Jesus starts with a bit of a trick question of Philip, ““Where are we to buy bread, so that these may eat?” (John 6:5). In his natural mind, Philip isn’t even ready to think about “where” to buy, but “how” to buy with no money. He knows they don’t have any funds, yet a quick crunch of the numbers in his mind tells him this is an impossible situation. He answers Jesus (perhaps with a bit of sarcasm) that even one person’s salary for many years wouldn’t even provide a snack for everyone. Then another “smart remark” from another disciple, Andrew, is spoken. He mentions that he saw a lad 5 pieces of break and 2 fish sticks that he brought for his lunch. I think he was probably joking when he asked Jesus, “but what are these for so many people?” (John 6:9).
Then comes the response from Jesus that really struck me reading the story this time. “Jesus said, “Have the people sit down.” Now there was much grass in the place. So the men sat down, in number about five thousand. Jesus then took the loaves, and having given thanks, He distributed to those who were seated; likewise also of the fish as much as they wanted” (John 6:10-11). Jesus didn’t chastise his trainees for having little faith (not this time at least), but he gave them a task to do. Before he could perform the miracle of multiplying the bread and fish, he needed the disciples to create a functional distribution system to carry it out. The Bible doesn’t record the methods, but some strategic planning and logistics would have been necessary for several thousand people to eat their fill in one sitting.
Executing Jesus’ order to “have the people sit down” was no small task. Do you think they did it buffet style or special delivery with volunteers? What did they do for drinks? There was no bottled water in those days. What about the mood of the people? I’m sure such a huge group of hungry and thirsty people showed some impatience and ungratefulness. Besides the crowd control, Jesus’ helpers might have had to handle emergencies and run other errands. John records part of the cleanup duties which included gathering up all the leftovers.

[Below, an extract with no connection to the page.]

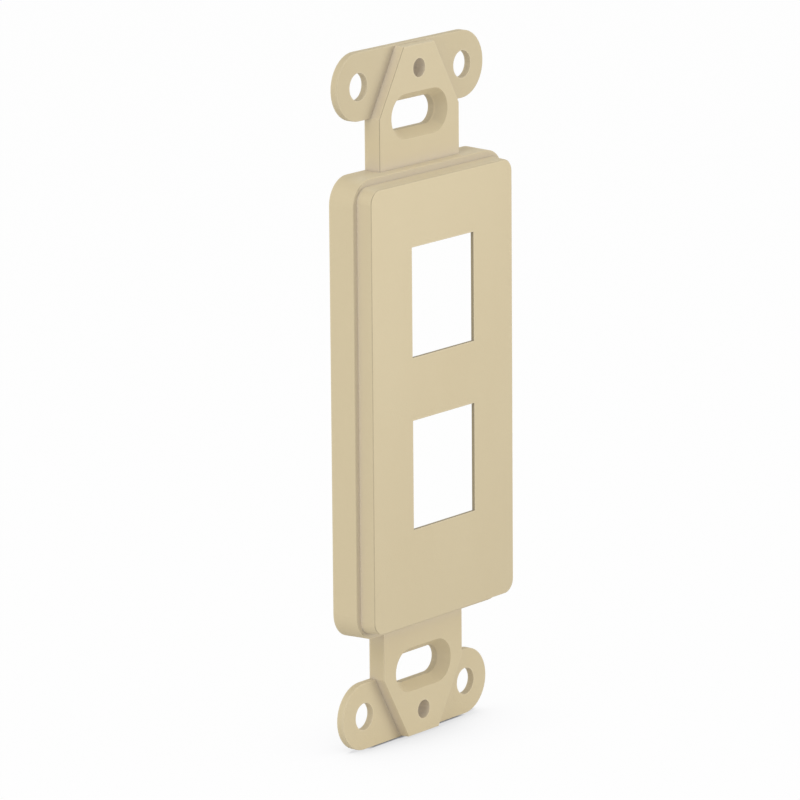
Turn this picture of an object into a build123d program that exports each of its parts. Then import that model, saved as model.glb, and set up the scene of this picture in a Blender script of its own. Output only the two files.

In looking at how this story unfolds, what impresses me the most is the response of Jesus’ first 12 disciples. There may have been some reluctance at first, but even so, when Jesus gave the instruction to prepare the people for a large feast, they sprang into action. Although they initially saw no means to pull off a mass feeding, they stayed the course. They may even have had some fear that people would retaliate if they were told their dinner is on its way, but it never arrives. It took some faith to ask thousands of people to be seated and prepare to eat, when all that was in the kitchen was 5 pieces of bread and 2 fish. But Jesus needed their obedience before he could do his part. After the preparations were made, THEN he took the one packed lunch and turned it into a lunch for each person in the packed crowd. The disciples had one lunch in their hand, and Jesus turned it into thousands of lunches. Jesus took what was “in their hand” and used it to supply a multitude of people.
That’s the kind of God we serve. When we obey his instructions with what we find “in our hands,” he is released to do his miraculous work. In this way, God receives all the glory, and we are not as tempted to take credit for the good results. God deserves the glory. Our desire should be to make his name great, and not our own.
In a similar way that we need food for nourishment to feed our physical body, we need spiritual food to nourish our soul. The spiritual part of our being is fed through revelation from God himself. Our personal spirit needs a continuous flow of new input from God to sustain our spiritual life. This happens through the process of transformation and sanctification. As we surrender our hearts to God and receive his spiritual “food,” we change from the inside out, and grow into the spiritual persons we were created to become.
As Jesus commanded to “have the people sit down” to prepare for the physical food God was about to provide, so God direct us to “wait” on him for spiritual feedling. Numerous are the exhortations in the Bible to “wait on the Lord.” For example, Psalm 27:14 says, “Wait for the Lord. Be strong and let your heart take courage. Yes, wait for the Lord.” The prophet Isaiah declares, “Those who wait for the Lord will gain new strength” (Isaiah 40:31). The book of Acts records the instructions of Jesus to the twelve apostles to wait in Jerusalem for the promised revealing of the Holy Spirit’s work. He specifically said “to wait for what the Father had promised” (Acts 1:4),
As we “wait” (actively listen), God speaks in many ways. It may be directly through revelation in the Scripture, or it may be through the message spoken by another person or form of media. The creation itself speaks of the wonders of God (see Romans 1:20). Sometimes the “word” (message) we hear may seem insignificant (like the lad’s lunch in the story). But God always provides the amount of revelation needed for the task at hand. He wants us to believe in his ability to provide.
Answering a few questions might help us receive more spiritual nutrition from the One who will never allow us to go hungry (see John 6:35). What important message(s) might I have missed (be missing) because I failed to “wait” for God’s answer (or complete answer)? How might I better position myself to prepare to feed on God’s truth? (eg. scheduling in things like prayer and Bible feeding). Is my heart truly open to whomever and whatever God chooses to use to speak truth into my life and learn my lessons through it?
We are called his disciples for a reason. We must obey before we see the results. We must “prepare the way” for the feeding (for ourselves and others). We are disciples not just for our food, but to help feed others. Our inner journey of transforming the soul becomes the food for Jesus working through us in transforming the world!